Object modeling scripts
* START *

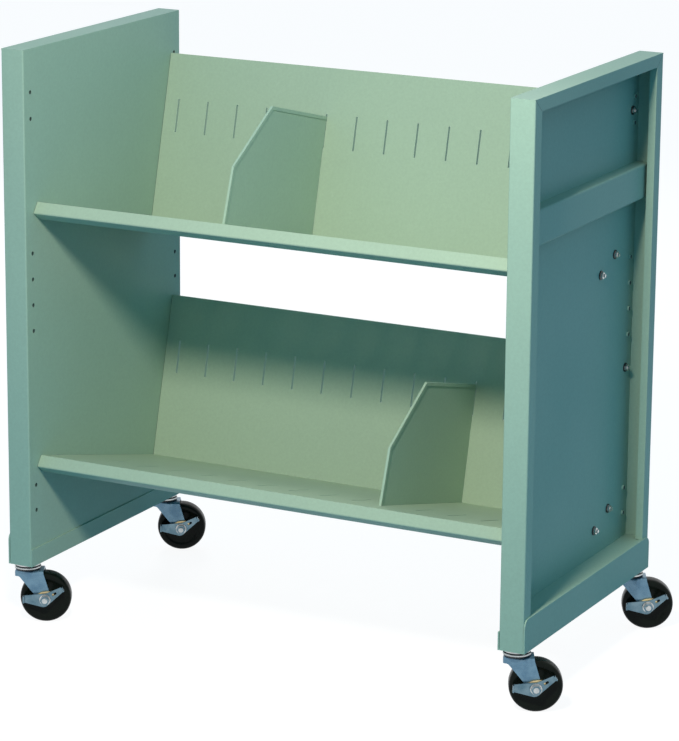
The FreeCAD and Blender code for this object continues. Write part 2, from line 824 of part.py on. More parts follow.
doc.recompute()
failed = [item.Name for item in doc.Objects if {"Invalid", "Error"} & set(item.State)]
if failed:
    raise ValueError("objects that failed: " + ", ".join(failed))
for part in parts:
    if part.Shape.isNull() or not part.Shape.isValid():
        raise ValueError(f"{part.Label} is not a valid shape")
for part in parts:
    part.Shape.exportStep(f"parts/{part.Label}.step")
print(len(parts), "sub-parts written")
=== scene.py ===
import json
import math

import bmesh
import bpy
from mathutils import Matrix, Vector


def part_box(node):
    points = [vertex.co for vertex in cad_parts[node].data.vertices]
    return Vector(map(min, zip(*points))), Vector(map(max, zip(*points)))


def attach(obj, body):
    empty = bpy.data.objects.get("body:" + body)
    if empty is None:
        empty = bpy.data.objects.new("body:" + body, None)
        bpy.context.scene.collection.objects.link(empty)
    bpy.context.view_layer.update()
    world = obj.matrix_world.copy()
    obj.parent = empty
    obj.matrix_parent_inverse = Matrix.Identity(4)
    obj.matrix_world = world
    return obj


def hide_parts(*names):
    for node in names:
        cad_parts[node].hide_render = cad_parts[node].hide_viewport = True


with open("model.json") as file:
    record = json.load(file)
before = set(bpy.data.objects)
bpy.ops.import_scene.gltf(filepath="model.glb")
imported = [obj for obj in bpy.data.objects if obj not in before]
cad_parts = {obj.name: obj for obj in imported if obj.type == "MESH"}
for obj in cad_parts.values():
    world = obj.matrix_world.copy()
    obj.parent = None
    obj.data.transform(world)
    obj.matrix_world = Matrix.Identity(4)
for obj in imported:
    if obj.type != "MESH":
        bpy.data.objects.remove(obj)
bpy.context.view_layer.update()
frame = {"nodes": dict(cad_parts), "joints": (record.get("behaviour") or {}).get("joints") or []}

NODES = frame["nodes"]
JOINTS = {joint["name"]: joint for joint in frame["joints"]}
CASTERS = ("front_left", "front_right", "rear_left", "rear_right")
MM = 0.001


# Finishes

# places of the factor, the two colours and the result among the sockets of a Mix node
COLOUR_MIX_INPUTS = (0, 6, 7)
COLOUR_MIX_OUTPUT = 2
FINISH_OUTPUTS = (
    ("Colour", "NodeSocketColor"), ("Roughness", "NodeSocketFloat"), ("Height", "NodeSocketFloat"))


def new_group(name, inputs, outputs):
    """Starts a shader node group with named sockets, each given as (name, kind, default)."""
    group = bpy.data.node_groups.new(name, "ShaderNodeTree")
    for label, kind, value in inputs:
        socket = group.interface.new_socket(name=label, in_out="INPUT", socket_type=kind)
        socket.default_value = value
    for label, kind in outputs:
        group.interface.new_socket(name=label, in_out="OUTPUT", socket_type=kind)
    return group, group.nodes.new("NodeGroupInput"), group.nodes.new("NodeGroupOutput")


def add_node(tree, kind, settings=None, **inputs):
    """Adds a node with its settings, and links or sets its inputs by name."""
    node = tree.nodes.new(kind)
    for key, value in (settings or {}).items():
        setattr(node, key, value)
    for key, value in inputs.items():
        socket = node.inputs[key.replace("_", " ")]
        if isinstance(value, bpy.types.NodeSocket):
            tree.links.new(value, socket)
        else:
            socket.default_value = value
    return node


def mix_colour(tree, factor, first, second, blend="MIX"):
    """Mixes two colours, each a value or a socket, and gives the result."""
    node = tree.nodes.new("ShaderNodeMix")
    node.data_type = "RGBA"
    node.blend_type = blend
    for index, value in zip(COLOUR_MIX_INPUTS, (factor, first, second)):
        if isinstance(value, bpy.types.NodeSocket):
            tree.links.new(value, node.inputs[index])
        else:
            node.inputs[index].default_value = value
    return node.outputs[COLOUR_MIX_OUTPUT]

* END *
* START *

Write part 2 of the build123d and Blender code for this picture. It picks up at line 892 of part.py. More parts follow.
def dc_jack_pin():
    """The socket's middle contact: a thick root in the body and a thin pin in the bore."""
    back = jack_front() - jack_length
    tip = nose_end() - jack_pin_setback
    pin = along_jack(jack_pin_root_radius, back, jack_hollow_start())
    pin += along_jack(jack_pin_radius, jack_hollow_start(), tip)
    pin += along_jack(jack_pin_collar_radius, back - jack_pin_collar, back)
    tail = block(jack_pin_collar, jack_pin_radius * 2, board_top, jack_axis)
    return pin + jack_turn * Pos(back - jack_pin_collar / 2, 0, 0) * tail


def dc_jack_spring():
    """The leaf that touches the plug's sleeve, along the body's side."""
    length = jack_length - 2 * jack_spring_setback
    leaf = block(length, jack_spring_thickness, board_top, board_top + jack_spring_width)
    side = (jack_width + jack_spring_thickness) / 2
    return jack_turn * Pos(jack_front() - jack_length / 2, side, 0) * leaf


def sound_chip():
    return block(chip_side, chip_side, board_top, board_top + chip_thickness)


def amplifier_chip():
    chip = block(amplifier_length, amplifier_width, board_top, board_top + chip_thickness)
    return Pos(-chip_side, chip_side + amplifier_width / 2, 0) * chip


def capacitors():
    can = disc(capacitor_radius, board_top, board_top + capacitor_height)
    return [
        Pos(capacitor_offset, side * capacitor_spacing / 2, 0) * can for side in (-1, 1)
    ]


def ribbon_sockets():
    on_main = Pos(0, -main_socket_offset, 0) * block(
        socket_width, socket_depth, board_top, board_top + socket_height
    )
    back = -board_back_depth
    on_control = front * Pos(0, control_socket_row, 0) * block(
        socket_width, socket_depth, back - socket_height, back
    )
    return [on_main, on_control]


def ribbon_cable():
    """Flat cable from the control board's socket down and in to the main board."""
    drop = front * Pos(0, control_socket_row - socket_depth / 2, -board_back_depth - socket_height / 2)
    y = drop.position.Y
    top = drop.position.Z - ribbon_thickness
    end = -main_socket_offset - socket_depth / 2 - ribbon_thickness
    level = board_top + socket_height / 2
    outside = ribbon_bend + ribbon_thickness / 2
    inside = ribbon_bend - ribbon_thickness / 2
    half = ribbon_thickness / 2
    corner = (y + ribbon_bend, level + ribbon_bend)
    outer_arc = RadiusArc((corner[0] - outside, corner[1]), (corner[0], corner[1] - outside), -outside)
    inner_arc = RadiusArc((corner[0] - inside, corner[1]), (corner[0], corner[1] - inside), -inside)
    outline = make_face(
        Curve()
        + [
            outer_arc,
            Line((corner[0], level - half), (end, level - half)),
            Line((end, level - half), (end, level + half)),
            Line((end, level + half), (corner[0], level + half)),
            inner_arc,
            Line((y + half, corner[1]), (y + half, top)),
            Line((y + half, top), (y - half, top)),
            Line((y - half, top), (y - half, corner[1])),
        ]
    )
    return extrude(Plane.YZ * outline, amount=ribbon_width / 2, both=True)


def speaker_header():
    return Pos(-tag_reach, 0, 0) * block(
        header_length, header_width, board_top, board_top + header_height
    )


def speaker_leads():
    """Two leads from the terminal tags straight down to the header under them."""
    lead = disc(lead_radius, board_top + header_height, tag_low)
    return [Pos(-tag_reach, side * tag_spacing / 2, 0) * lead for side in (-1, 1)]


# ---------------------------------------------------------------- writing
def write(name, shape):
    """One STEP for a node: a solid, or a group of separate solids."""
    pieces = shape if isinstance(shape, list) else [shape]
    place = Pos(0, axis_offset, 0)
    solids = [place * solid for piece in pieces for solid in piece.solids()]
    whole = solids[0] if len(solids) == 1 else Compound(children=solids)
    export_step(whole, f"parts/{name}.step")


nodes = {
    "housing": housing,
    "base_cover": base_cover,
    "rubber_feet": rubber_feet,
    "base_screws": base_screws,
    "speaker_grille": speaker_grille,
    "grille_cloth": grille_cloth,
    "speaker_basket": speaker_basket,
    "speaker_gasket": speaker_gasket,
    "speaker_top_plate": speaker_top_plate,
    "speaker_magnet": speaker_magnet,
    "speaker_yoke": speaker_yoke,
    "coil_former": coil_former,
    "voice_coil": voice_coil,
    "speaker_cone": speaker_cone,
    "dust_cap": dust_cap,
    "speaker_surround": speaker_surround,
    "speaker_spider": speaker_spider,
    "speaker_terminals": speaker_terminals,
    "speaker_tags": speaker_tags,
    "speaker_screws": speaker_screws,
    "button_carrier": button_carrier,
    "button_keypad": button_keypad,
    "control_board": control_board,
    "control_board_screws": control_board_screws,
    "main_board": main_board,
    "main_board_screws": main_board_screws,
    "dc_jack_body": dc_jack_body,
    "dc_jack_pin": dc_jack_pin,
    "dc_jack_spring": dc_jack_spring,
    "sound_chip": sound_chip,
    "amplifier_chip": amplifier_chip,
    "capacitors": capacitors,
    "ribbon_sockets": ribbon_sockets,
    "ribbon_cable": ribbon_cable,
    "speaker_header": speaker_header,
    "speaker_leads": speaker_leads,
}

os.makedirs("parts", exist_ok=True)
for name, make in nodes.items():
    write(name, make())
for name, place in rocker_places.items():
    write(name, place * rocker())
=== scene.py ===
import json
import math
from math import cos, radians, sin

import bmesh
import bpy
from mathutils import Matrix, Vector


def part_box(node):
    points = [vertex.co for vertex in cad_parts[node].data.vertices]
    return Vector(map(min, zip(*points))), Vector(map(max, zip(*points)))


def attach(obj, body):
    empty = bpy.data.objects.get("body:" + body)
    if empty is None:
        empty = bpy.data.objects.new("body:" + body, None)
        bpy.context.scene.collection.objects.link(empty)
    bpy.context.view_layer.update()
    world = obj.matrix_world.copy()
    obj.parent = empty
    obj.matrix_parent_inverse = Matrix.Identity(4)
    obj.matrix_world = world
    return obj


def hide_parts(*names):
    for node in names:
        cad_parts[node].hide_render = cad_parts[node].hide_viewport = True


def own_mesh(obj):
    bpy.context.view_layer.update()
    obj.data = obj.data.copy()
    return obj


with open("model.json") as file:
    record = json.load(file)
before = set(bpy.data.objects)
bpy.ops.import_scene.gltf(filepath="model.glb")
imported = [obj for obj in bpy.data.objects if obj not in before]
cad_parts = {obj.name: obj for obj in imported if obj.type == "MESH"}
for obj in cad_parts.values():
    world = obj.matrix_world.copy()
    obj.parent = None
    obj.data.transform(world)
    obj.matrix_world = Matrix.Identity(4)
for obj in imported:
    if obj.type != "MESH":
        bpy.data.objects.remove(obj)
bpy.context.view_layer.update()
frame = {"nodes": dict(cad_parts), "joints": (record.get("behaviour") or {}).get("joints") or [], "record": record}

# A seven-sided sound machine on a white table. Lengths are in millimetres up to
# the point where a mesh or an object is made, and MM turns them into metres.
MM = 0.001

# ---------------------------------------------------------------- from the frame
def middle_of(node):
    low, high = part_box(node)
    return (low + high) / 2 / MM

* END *
* START *

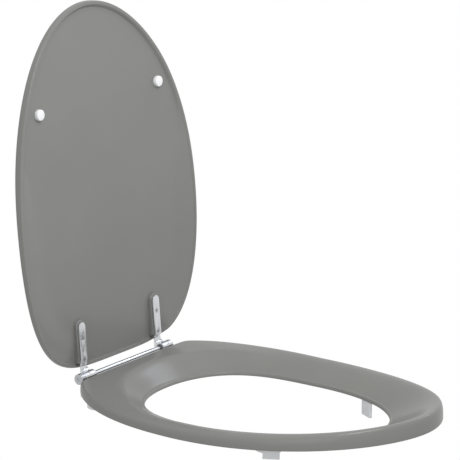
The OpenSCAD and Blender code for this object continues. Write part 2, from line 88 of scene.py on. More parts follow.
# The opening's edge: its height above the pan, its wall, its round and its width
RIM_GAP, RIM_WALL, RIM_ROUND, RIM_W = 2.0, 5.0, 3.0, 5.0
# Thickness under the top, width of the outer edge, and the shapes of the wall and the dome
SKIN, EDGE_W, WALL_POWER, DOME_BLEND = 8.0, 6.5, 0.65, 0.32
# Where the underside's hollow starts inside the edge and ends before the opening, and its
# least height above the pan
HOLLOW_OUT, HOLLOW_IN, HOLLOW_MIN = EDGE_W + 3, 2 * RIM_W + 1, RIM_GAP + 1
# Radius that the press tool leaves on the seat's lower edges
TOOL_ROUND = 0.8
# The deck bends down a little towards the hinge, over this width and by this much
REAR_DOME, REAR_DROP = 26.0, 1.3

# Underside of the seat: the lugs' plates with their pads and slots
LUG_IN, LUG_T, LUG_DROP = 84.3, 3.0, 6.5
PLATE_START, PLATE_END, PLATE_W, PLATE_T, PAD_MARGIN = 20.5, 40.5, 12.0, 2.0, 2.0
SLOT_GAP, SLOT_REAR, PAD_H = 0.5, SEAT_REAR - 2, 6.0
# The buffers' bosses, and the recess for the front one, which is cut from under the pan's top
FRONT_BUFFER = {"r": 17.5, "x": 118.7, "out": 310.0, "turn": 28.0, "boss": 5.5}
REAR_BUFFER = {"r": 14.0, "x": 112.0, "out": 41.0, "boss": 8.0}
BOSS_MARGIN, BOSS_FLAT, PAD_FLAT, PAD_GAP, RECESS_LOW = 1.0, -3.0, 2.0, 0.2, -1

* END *

> [Problem statement]:
Print the lines from the line with "for name, make" to the line with "return (low + high) / 2 / MM" exactly, and print nothing else. Both of those lines are included.

> [Answer]:
for name, make in nodes.items():
    write(name, make())
for name, place in rocker_places.items():
    write(name, place * rocker())
=== scene.py ===
import json
import math
from math import cos, radians, sin

import bmesh
import bpy
from mathutils import Matrix, Vector


def part_box(node):
    points = [vertex.co for vertex in cad_parts[node].data.vertices]
    return Vector(map(min, zip(*points))), Vector(map(max, zip(*points)))


def attach(obj, body):
    empty = bpy.data.objects.get("body:" + body)
    if empty is None:
        empty = bpy.data.objects.new("body:" + body, None)
        bpy.context.scene.collection.objects.link(empty)
    bpy.context.view_layer.update()
    world = obj.matrix_world.copy()
    obj.parent = empty
    obj.matrix_parent_inverse = Matrix.Identity(4)
    obj.matrix_world = world
    return obj


def hide_parts(*names):
    for node in names:
        cad_parts[node].hide_render = cad_parts[node].hide_viewport = True


def own_mesh(obj):
    bpy.context.view_layer.update()
    obj.data = obj.data.copy()
    return obj


with open("model.json") as file:
    record = json.load(file)
before = set(bpy.data.objects)
bpy.ops.import_scene.gltf(filepath="model.glb")
imported = [obj for obj in bpy.data.objects if obj not in before]
cad_parts = {obj.name: obj for obj in imported if obj.type == "MESH"}
for obj in cad_parts.values():
    world = obj.matrix_world.copy()
    obj.parent = None
    obj.data.transform(world)
    obj.matrix_world = Matrix.Identity(4)
for obj in imported:
    if obj.type != "MESH":
        bpy.data.objects.remove(obj)
bpy.context.view_layer.update()
frame = {"nodes": dict(cad_parts), "joints": (record.get("behaviour") or {}).get("joints") or [], "record": record}

# A seven-sided sound machine on a white table. Lengths are in millimetres up to
# the point where a mesh or an object is made, and MM turns them into metres.
MM = 0.001

# ---------------------------------------------------------------- from the frame
def middle_of(node):
    low, high = part_box(node)
    return (low + high) / 2 / MM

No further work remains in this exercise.